The HKMA has suggested that banks may consider linking the remuneration of board members and senior management with the AI’s sustainability objectives. This point was also raised in the ECB supervisory guidelines, although not similarly mirrored by the regulators in Singapore and the UK (perhaps unsurprisingly, given the long-standing criticism of the EU’s “banker’s bonus” rules by senior UK figures).
Area 2: strategy
Climate considerations should be embedded into business strategy, and climate strategy should be integrated into business operation and corporate development. In particular, the HKMA said that the use of scenario analysis (ie exploring the impact of alternatives to the bank’s “business as usual” planning assumptions) is particularly relevant to the formulation of a climate strategy and an action plan. This emphasis on scenario analysis is similarly reflected in the frameworks we have seen in the EU, Singapore and the UK. However, unlike the UK’s PRA, the HKMA has not indicated that it will suggest what alternative scenarios banks should consider, meaning there may be more scope for a range of practices to develop.
Area 3: risk management
Climate risk considerations should be incorporated into a bank’s risk management framework, with effective risk management processes to identify, measure, monitor, report, control and mitigate both physical and transition climate risks (explained under “what are climate risks” above). Other regulators’ expectations are similar to those in the White Paper, although with slight differences:
- in the EU, the ECB has an additional expectation on financial institutions to comply with other EU-level policies and international initiatives (e.g. when conducting climate-related and environmental due diligence).

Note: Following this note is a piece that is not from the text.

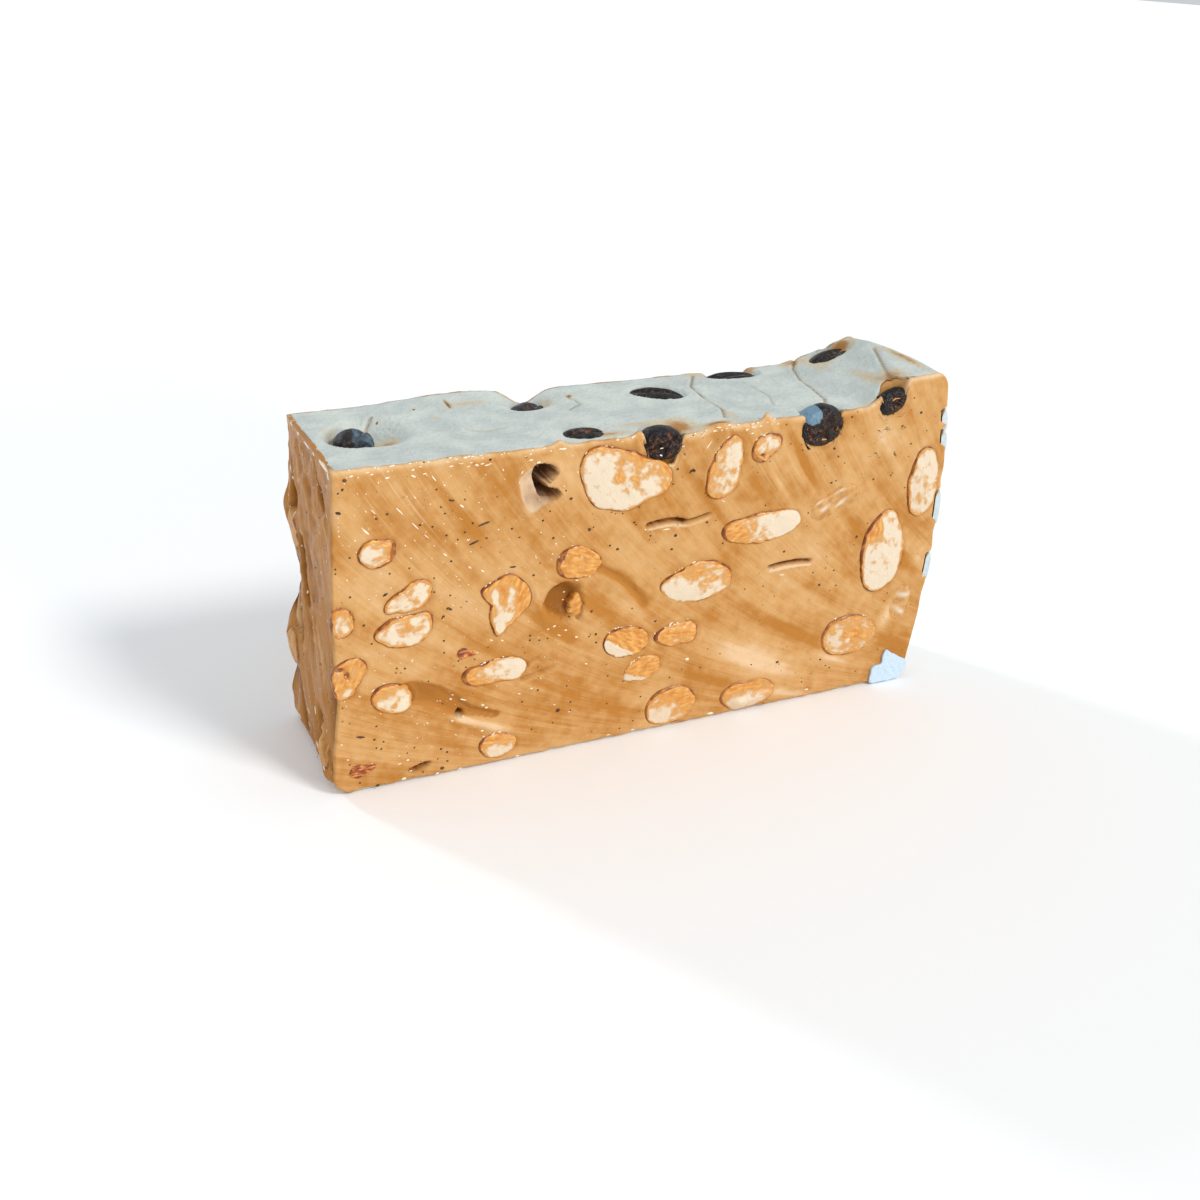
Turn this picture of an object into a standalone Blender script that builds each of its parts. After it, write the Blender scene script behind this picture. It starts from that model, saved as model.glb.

- in Singapore, although the HKMA and the MAS both encourage banks to identify industry sectors and clients that are more vulnerable to climate risks, the MAS has gone a step further in suggesting that “banks should develop sector-specific [climate risk management] policies, which clearly articulate the bank’s expectations towards an existing or prospective customer, and where possible, take into account internationally recognised sustainability standards and certificate scheme, as well as the customer’s strategy to manage its environmental risk”.
Area 4: disclosure
AIs should disclose climate-related information to enhance transparency, and they should refer to international initiatives and frameworks when considering what information to disclose.
As a starting point, the HKMA specified two areas in relation to which disclosure should be prioritised – “governance” (eg an AI’s governance and oversight regarding climate risks) and “risk management” (eg an AI’s climate risk management process). Failure to make disclosures in these two areas may trigger a “comply or explain” obligation for AIs.
Notably, the ECB and the MAS have not adopted a similar “comply or explain” approach in their disclosure frameworks. Although the UK Financial Conduct Authority (FCA) is currently consulting on a “comply or explain” reporting approach for climate-related disclosures, this proposed approach only applies to commercial companies with a premium listing and does not target financial institutions generally (see Disclosure Chapter of the Climate Financial Risk Forum Guide and the FCA’s consultation paper for more details).
Who do the HKMA supervisory expectations apply to?
We have seen the HKMA taking a careful and pragmatic approach in applying its supervisory expectations – the nine guiding principles apply to all AIs, but on a proportionate basis, taking into account various factors such as the size, nature of business, complexity of operations etc. of the AIs. The HKMA also said that its initial focus is on the larger AIs with greater impact on the Hong Kong economy and financial system.
This pragmatic approach can also be seen from the HKMA’s views on AIs which are local subsidiaries or branches of foreign banks. According to the White Paper, local subsidiaries or branches may adopt their group or parent policy and practice to manage climate risks as long as these are sufficient for meeting the HKMA’s expectations, but any local variations should be “addressed in a way that is commensurate with the size, nature of business, and complexity of operation of the Hong Kong office”.
One example of the HKMA’s proportionate approach can be seen in how it will apply the disclosure principle to Hong Kong subsidiaries/branches of foreign banks: for local subsidiaries, the HKMA thinks that there are merits for them “to make specific disclosures concerning their approach to climate-related risks and mitigating actions expressly for the Hong Kong operations”, whereas for local branches, the HKMA thinks that “the need for such specific disclosures about the Hong Kong operations appears less compelling as there may not be a standalone governance framework and strategy for the Hong Kong operations”.
HK’s journey towards green and sustainable banking – where are we now and what is coming up next?
The publication of the White Paper forms part of the second phase of the HKMA’s three-phased roadmap to green and sustainable banking. The HKMA has already set its “Greenness Baseline” and initiated a self-assessment exercise among AIs. It may further refine the design of its supervisory expectations and requirements when it receives the self-assessment results.
The HKMA is also planning to formally consult on its supervisory expectations and requirements in the first half of 2021. Based on the current timetable published in the White Paper (see below), we are likely to see the formal implementation of its supervisory expectations and requirements in 2022.
One final point to note is that the HKMA’s efforts to push the Hong Kong financial sector to better address climate-related risks are not just limited to pulling levers as the city’s banking regulator. The HKMA is also a quasi-central bank, an asset manager and an investor (in fact, one of the world’s largest) and intends to lead the financial industry by example.
We have seen the HKMA taking committed steps, such as setting itself a guiding principle to give priority to green and ESG investments and taking into account ESG factors in the selection, appointment and monitoring of its external managers. Although this is consistent with the global trend towards greater adoption of ESG investments, it is interesting to contrast the HKMA’s approach with the recent US proposal to restrict pension administrators’ ability to prioritise ESG investments/non-financial objectives (read more here).
We expect the HKMA’s recent steps to be the first of many as it continues promoting green finance and climate risk management in the financial sector long into the future.